* Supplied material:
·····

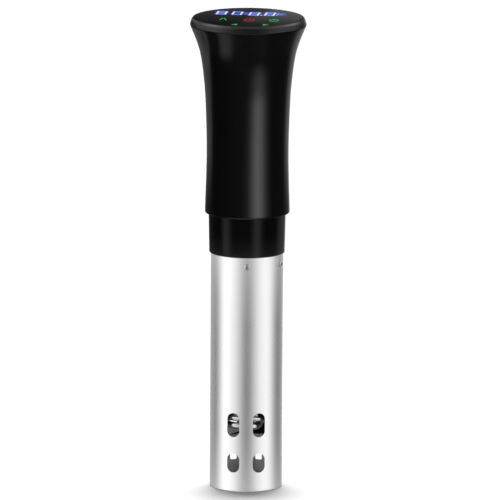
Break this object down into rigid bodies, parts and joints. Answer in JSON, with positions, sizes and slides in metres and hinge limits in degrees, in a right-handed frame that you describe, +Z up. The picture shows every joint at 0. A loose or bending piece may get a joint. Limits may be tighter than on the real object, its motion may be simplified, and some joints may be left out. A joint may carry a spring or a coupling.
{
  "type": "immersion circulator",
  "caption": "Stick-shaped water heater and stirrer for low-temperature cooking: slotted steel sleeve, collar and flared handle with a round touch panel.",
  "frame": {"origin": "centre of the sleeve's foot, on the plane that it stands on", "axes": "+Z up along the sleeve's axis, -Y towards the user's side of the touch panel, +X to the user's right"},
  "size_m": [0.0888, 0.0888, 0.3627],
  "materials": {
    "sleeve_steel": "satin stainless tube",
    "bright_steel": "polished stainless",
    "heater_steel": "polished stainless heater tube",
    "motor_steel": "plated steel",
    "aluminium_plate": "plain aluminium",
    "bush_brass": "turned brass",
    "core_grey": "ferrite core",
    "gloss_black": "high-gloss black moulding",
    "satin_black": "satin black moulding",
    "black_plastic": "black moulding",
    "grey_plastic": "grey moulding",
    "white_plastic": "off-white moulding",
    "circuit_board": "green solder mask",
    "post_foam": "conducting foam",
    "seal_rubber": "black rubber",
    "panel_glass": "black-printed touch glass"
  },
  "bodies": {
    "body": {"sleeve": "sleeve_steel", "foot_cap": "black_plastic", "sleeve_screw_1": "bright_steel", "sleeve_screw_2": "bright_steel", "sleeve_screw_3": "bright_steel", "sleeve_screw_4": "bright_steel", "bulkhead": "black_plastic", "bulkhead_seal_ring": "seal_rubber", "collar": "gloss_black", "handle_shell": "gloss_black", "cord_gland": "seal_rubber", "cord_gland_nut": "grey_plastic", "motor_plate": "aluminium_plate", "motor_can": "motor_steel", "motor_end_cap": "black_plastic", "motor_screw_1": "bright_steel", "motor_screw_2": "bright_steel", "tie_screw_1": "bright_steel", "tie_screw_2": "bright_steel", "tie_screw_3": "bright_steel", "chassis": "grey_plastic", "power_board": "circuit_board", "transformer": "core_grey", "relay": "black_plastic", "capacitor": "black_plastic", "terminal_block": "white_plastic", "heat_sink": "aluminium_plate", "power_switch_triac": "black_plastic", "bezel": "satin_black", "touch_glass": "panel_glass", "display_carrier": "grey_plastic", "display_board": "circuit_board", "led_display": "black_plastic", "touch_post_1": "post_foam", "touch_post_2": "post_foam", "touch_post_3": "post_foam", "touch_post_4": "post_foam", "touch_post_5": "post_foam", "buzzer": "black_plastic", "guide_tube": "bright_steel", "guide_bush": "bush_brass", "shaft_seal": "seal_rubber", "shaft_bearing": "bright_steel", "heater_coil": "heater_steel", "heater_nut_1": "bush_brass", "heater_nut_2": "bush_brass", "temperature_probe": "bright_steel", "level_electrode_1": "bright_steel", "level_electrode_2": "bright_steel"},
    "rotor": {"motor_shaft": "bright_steel", "shaft_coupling": "bush_brass", "pump_shaft": "bright_steel", "propeller": "black_plastic", "propeller_nut": "bright_steel"}
  },
  "joints": [
    {"name": "rotor_spin", "type": "hinge", "parent": "body", "child": "rotor", "pos_m": [0, 0, 0.044], "axis": [0, 0, 1], "continuous": true}
  ]
}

·····

* Work to be completed:
Report the number of lines holding the string "joints", without any other words.

* Final answer:
2